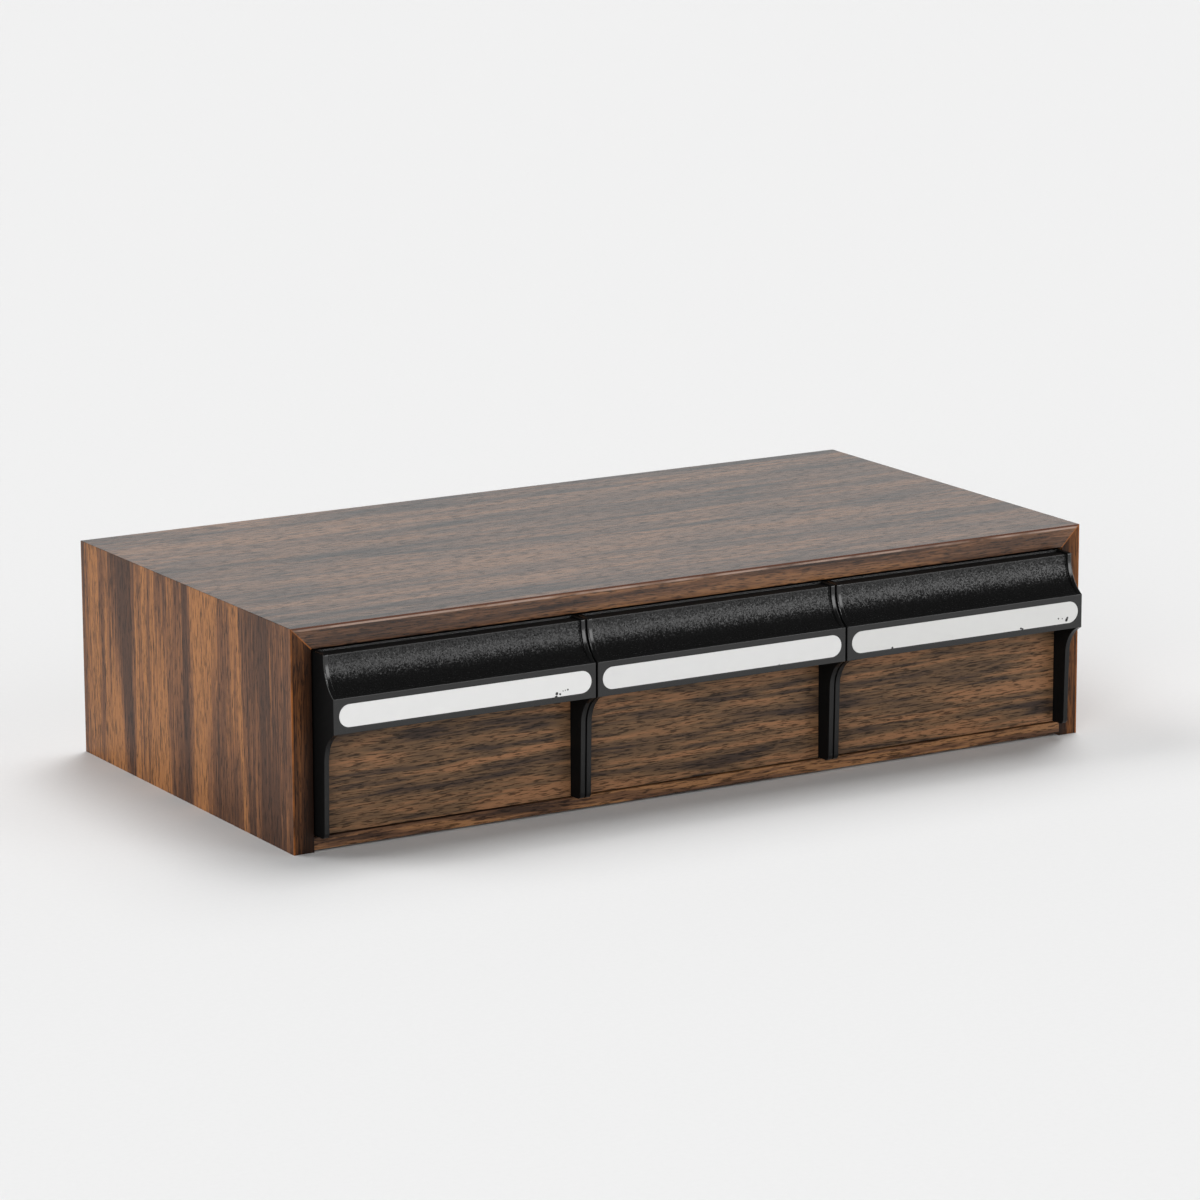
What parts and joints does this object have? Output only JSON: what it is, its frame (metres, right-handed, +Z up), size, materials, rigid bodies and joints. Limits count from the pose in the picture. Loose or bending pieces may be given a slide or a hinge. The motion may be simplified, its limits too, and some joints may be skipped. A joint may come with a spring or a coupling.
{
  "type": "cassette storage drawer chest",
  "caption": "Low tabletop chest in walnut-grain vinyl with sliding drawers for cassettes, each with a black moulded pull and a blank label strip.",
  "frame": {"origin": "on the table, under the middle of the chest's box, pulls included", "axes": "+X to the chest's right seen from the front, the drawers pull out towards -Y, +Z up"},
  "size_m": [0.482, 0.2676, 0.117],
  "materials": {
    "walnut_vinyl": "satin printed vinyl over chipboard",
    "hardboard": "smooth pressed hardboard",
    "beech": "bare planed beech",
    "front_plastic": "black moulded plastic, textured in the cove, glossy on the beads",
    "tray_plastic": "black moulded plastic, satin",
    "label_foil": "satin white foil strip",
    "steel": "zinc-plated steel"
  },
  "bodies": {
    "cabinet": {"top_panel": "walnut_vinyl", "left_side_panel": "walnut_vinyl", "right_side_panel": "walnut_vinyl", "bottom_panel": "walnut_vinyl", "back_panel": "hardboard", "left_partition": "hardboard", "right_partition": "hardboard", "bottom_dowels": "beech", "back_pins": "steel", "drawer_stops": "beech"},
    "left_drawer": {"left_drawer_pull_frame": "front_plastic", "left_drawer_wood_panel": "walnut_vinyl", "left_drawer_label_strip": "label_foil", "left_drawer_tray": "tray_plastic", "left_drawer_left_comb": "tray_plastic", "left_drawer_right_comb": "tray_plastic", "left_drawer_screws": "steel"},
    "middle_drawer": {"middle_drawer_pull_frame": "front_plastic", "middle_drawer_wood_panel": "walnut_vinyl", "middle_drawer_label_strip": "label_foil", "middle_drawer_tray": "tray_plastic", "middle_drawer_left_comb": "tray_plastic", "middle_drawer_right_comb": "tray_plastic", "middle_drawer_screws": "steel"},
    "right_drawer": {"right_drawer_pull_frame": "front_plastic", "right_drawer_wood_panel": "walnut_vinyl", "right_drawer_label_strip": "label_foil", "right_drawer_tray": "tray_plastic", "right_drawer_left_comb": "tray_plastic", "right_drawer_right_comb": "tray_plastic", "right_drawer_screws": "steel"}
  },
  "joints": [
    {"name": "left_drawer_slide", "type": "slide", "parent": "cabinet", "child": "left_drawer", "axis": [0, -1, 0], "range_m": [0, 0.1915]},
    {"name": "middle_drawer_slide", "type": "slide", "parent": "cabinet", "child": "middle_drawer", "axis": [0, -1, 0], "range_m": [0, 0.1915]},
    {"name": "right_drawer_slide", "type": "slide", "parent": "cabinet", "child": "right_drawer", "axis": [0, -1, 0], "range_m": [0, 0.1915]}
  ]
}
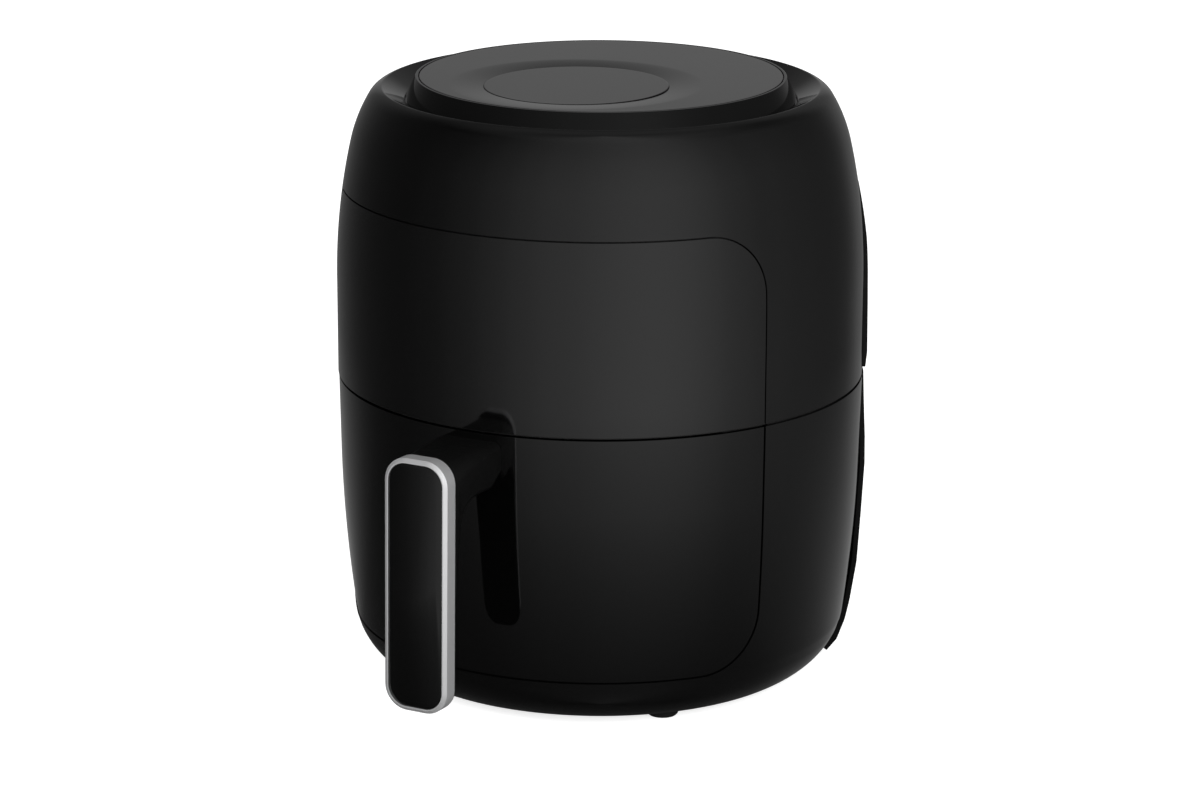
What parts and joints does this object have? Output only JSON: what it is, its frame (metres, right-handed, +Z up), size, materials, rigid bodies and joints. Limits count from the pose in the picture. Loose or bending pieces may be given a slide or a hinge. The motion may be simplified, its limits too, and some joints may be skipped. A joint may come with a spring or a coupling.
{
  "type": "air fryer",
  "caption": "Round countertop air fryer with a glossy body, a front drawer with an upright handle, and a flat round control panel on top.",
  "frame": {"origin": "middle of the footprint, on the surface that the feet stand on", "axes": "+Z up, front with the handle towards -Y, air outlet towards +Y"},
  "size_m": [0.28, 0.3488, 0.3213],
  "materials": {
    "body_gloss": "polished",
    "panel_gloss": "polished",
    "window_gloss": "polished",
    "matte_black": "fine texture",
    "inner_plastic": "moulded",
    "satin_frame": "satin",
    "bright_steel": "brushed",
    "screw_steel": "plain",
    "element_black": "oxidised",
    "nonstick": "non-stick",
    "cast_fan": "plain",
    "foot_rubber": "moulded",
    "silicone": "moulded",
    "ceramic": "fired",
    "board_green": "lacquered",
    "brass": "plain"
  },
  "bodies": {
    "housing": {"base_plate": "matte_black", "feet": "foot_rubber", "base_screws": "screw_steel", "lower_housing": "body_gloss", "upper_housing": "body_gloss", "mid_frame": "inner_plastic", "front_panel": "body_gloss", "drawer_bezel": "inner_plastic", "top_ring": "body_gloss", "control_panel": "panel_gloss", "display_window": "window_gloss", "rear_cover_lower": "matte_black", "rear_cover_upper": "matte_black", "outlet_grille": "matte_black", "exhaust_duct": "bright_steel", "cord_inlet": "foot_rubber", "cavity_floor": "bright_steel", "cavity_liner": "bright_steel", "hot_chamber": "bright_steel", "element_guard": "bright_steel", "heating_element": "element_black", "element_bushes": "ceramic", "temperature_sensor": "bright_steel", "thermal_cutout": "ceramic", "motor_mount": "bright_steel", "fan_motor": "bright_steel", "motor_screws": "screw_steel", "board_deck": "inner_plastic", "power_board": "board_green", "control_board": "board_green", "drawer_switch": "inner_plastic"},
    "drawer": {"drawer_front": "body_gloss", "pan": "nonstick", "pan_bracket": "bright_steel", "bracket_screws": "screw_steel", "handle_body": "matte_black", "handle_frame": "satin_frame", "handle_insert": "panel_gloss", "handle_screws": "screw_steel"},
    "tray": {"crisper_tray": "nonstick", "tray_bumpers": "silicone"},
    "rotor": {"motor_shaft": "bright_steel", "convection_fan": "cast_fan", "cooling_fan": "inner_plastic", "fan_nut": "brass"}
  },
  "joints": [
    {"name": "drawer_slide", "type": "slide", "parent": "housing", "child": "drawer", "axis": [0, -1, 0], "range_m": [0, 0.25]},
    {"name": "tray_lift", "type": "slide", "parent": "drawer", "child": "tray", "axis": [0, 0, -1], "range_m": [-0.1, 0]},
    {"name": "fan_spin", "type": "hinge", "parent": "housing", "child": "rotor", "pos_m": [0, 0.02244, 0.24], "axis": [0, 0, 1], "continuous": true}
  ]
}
+ + +
What is required |
Return the material in full, exactly as shown.

Exercise solution |
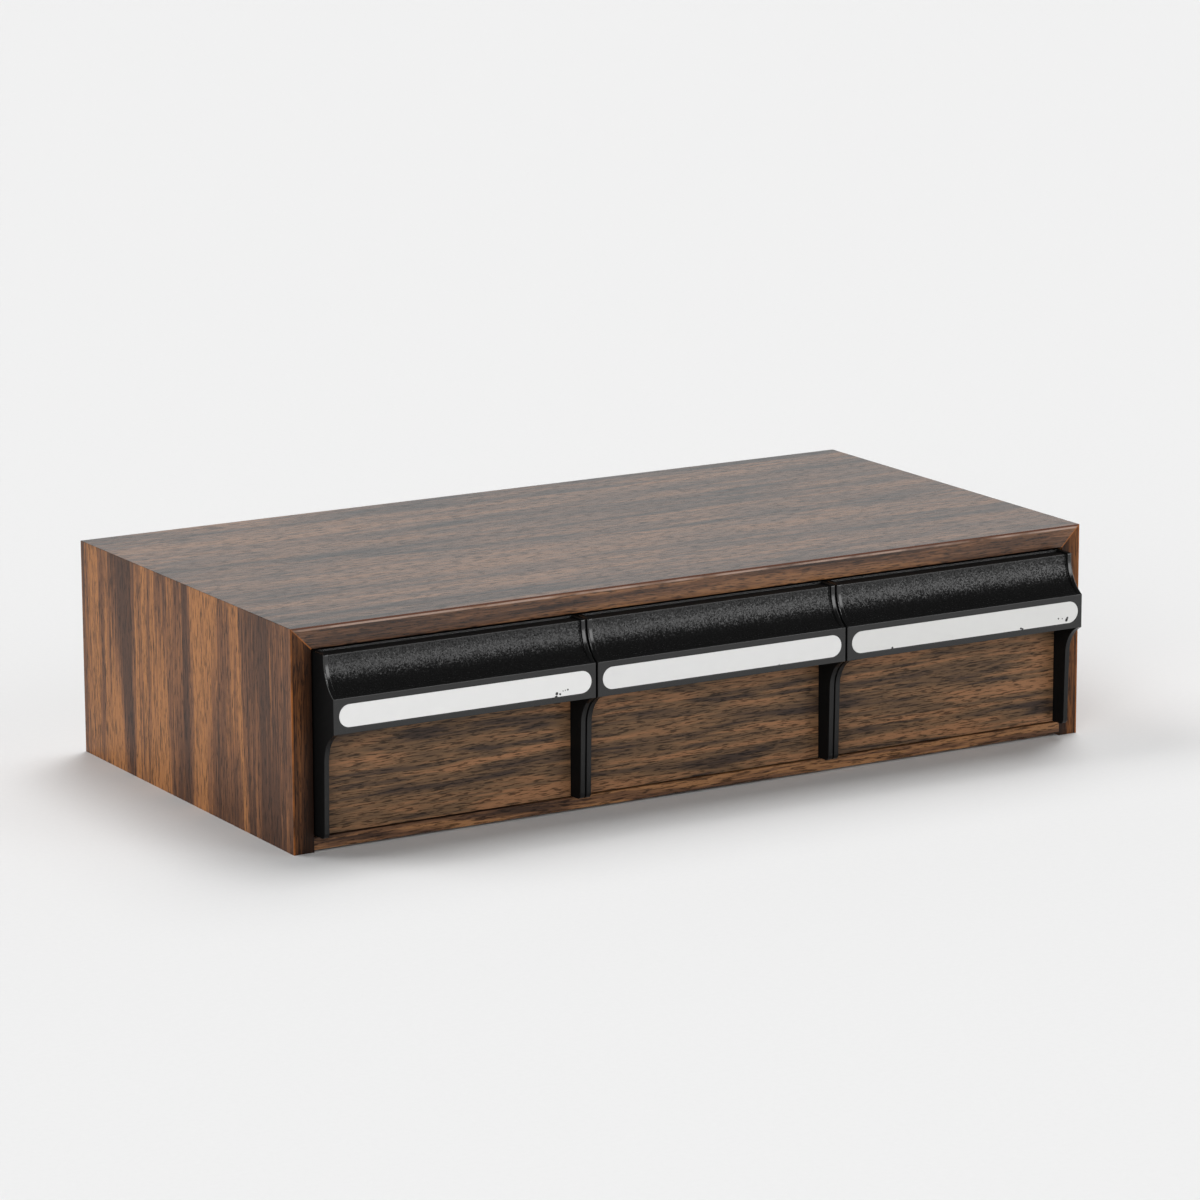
What parts and joints does this object have? Output only JSON: what it is, its frame (metres, right-handed, +Z up), size, materials, rigid bodies and joints. Limits count from the pose in the picture. Loose or bending pieces may be given a slide or a hinge. The motion may be simplified, its limits too, and some joints may be skipped. A joint may come with a spring or a coupling.
{
  "type": "cassette storage drawer chest",
  "caption": "Low tabletop chest in walnut-grain vinyl with sliding drawers for cassettes, each with a black moulded pull and a blank label strip.",
  "frame": {"origin": "on the table, under the middle of the chest's box, pulls included", "axes": "+X to the chest's right seen from the front, the drawers pull out towards -Y, +Z up"},
  "size_m": [0.482, 0.2676, 0.117],
  "materials": {
    "walnut_vinyl": "satin printed vinyl over chipboard",
    "hardboard": "smooth pressed hardboard",
    "beech": "bare planed beech",
    "front_plastic": "black moulded plastic, textured in the cove, glossy on the beads",
    "tray_plastic": "black moulded plastic, satin",
    "label_foil": "satin white foil strip",
    "steel": "zinc-plated steel"
  },
  "bodies": {
    "cabinet": {"top_panel": "walnut_vinyl", "left_side_panel": "walnut_vinyl", "right_side_panel": "walnut_vinyl", "bottom_panel": "walnut_vinyl", "back_panel": "hardboard", "left_partition": "hardboard", "right_partition": "hardboard", "bottom_dowels": "beech", "back_pins": "steel", "drawer_stops": "beech"},
    "left_drawer": {"left_drawer_pull_frame": "front_plastic", "left_drawer_wood_panel": "walnut_vinyl", "left_drawer_label_strip": "label_foil", "left_drawer_tray": "tray_plastic", "left_drawer_left_comb": "tray_plastic", "left_drawer_right_comb": "tray_plastic", "left_drawer_screws": "steel"},
    "middle_drawer": {"middle_drawer_pull_frame": "front_plastic", "middle_drawer_wood_panel": "walnut_vinyl", "middle_drawer_label_strip": "label_foil", "middle_drawer_tray": "tray_plastic", "middle_drawer_left_comb": "tray_plastic", "middle_drawer_right_comb": "tray_plastic", "middle_drawer_screws": "steel"},
    "right_drawer": {"right_drawer_pull_frame": "front_plastic", "right_drawer_wood_panel": "walnut_vinyl", "right_drawer_label_strip": "label_foil", "right_drawer_tray": "tray_plastic", "right_drawer_left_comb": "tray_plastic", "right_drawer_right_comb": "tray_plastic", "right_drawer_screws": "steel"}
  },
  "joints": [
    {"name": "left_drawer_slide", "type": "slide", "parent": "cabinet", "child": "left_drawer", "axis": [0, -1, 0], "range_m": [0, 0.1915]},
    {"name": "middle_drawer_slide", "type": "slide", "parent": "cabinet", "child": "middle_drawer", "axis": [0, -1, 0], "range_m": [0, 0.1915]},
    {"name": "right_drawer_slide", "type": "slide", "parent": "cabinet", "child": "right_drawer", "axis": [0, -1, 0], "range_m": [0, 0.1915]}
  ]
}
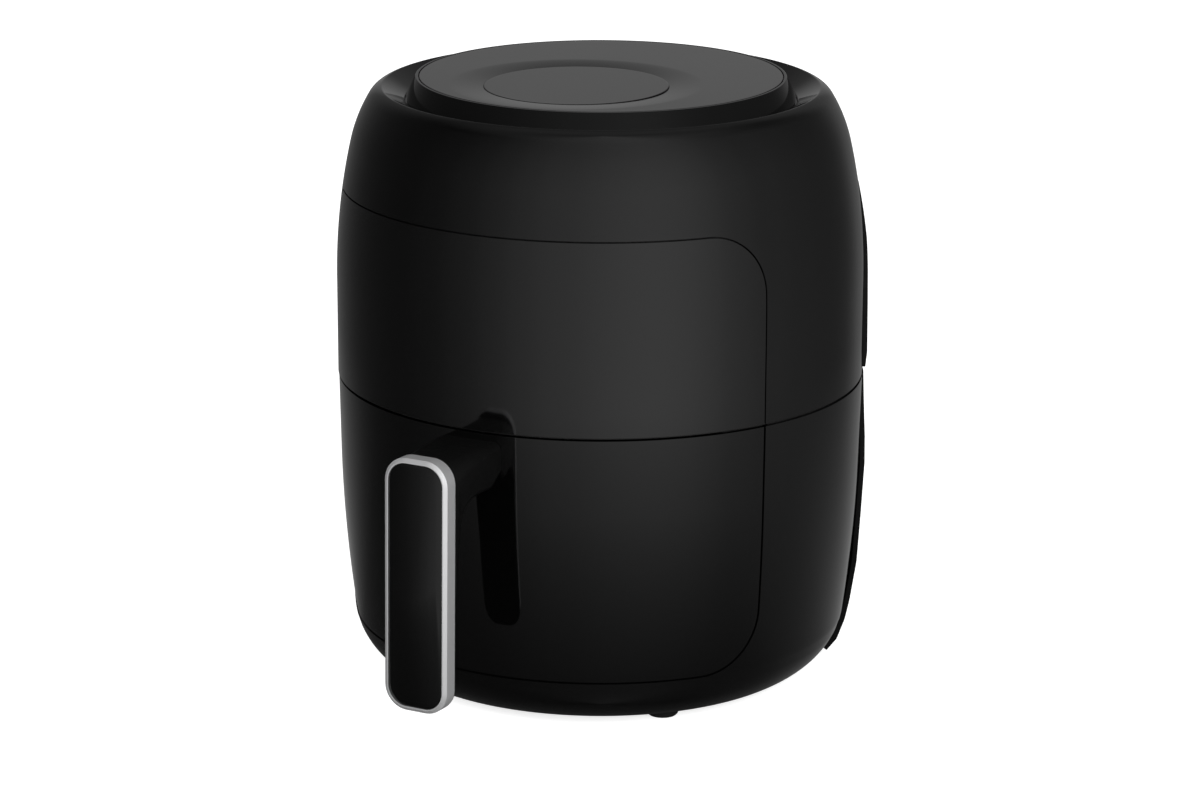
What parts and joints does this object have? Output only JSON: what it is, its frame (metres, right-handed, +Z up), size, materials, rigid bodies and joints. Limits count from the pose in the picture. Loose or bending pieces may be given a slide or a hinge. The motion may be simplified, its limits too, and some joints may be skipped. A joint may come with a spring or a coupling.
{
  "type": "air fryer",
  "caption": "Round countertop air fryer with a glossy body, a front drawer with an upright handle, and a flat round control panel on top.",
  "frame": {"origin": "middle of the footprint, on the surface that the feet stand on", "axes": "+Z up, front with the handle towards -Y, air outlet towards +Y"},
  "size_m": [0.28, 0.3488, 0.3213],
  "materials": {
    "body_gloss": "polished",
    "panel_gloss": "polished",
    "window_gloss": "polished",
    "matte_black": "fine texture",
    "inner_plastic": "moulded",
    "satin_frame": "satin",
    "bright_steel": "brushed",
    "screw_steel": "plain",
    "element_black": "oxidised",
    "nonstick": "non-stick",
    "cast_fan": "plain",
    "foot_rubber": "moulded",
    "silicone": "moulded",
    "ceramic": "fired",
    "board_green": "lacquered",
    "brass": "plain"
  },
  "bodies": {
    "housing": {"base_plate": "matte_black", "feet": "foot_rubber", "base_screws": "screw_steel", "lower_housing": "body_gloss", "upper_housing": "body_gloss", "mid_frame": "inner_plastic", "front_panel": "body_gloss", "drawer_bezel": "inner_plastic", "top_ring": "body_gloss", "control_panel": "panel_gloss", "display_window": "window_gloss", "rear_cover_lower": "matte_black", "rear_cover_upper": "matte_black", "outlet_grille": "matte_black", "exhaust_duct": "bright_steel", "cord_inlet": "foot_rubber", "cavity_floor": "bright_steel", "cavity_liner": "bright_steel", "hot_chamber": "bright_steel", "element_guard": "bright_steel", "heating_element": "element_black", "element_bushes": "ceramic", "temperature_sensor": "bright_steel", "thermal_cutout": "ceramic", "motor_mount": "bright_steel", "fan_motor": "bright_steel", "motor_screws": "screw_steel", "board_deck": "inner_plastic", "power_board": "board_green", "control_board": "board_green", "drawer_switch": "inner_plastic"},
    "drawer": {"drawer_front": "body_gloss", "pan": "nonstick", "pan_bracket": "bright_steel", "bracket_screws": "screw_steel", "handle_body": "matte_black", "handle_frame": "satin_frame", "handle_insert": "panel_gloss", "handle_screws": "screw_steel"},
    "tray": {"crisper_tray": "nonstick", "tray_bumpers": "silicone"},
    "rotor": {"motor_shaft": "bright_steel", "convection_fan": "cast_fan", "cooling_fan": "inner_plastic", "fan_nut": "brass"}
  },
  "joints": [
    {"name": "drawer_slide", "type": "slide", "parent": "housing", "child": "drawer", "axis": [0, -1, 0], "range_m": [0, 0.25]},
    {"name": "tray_lift", "type": "slide", "parent": "drawer", "child": "tray", "axis": [0, 0, -1], "range_m": [-0.1, 0]},
    {"name": "fan_spin", "type": "hinge", "parent": "housing", "child": "rotor", "pos_m": [0, 0.02244, 0.24], "axis": [0, 0, 1], "continuous": true}
  ]
}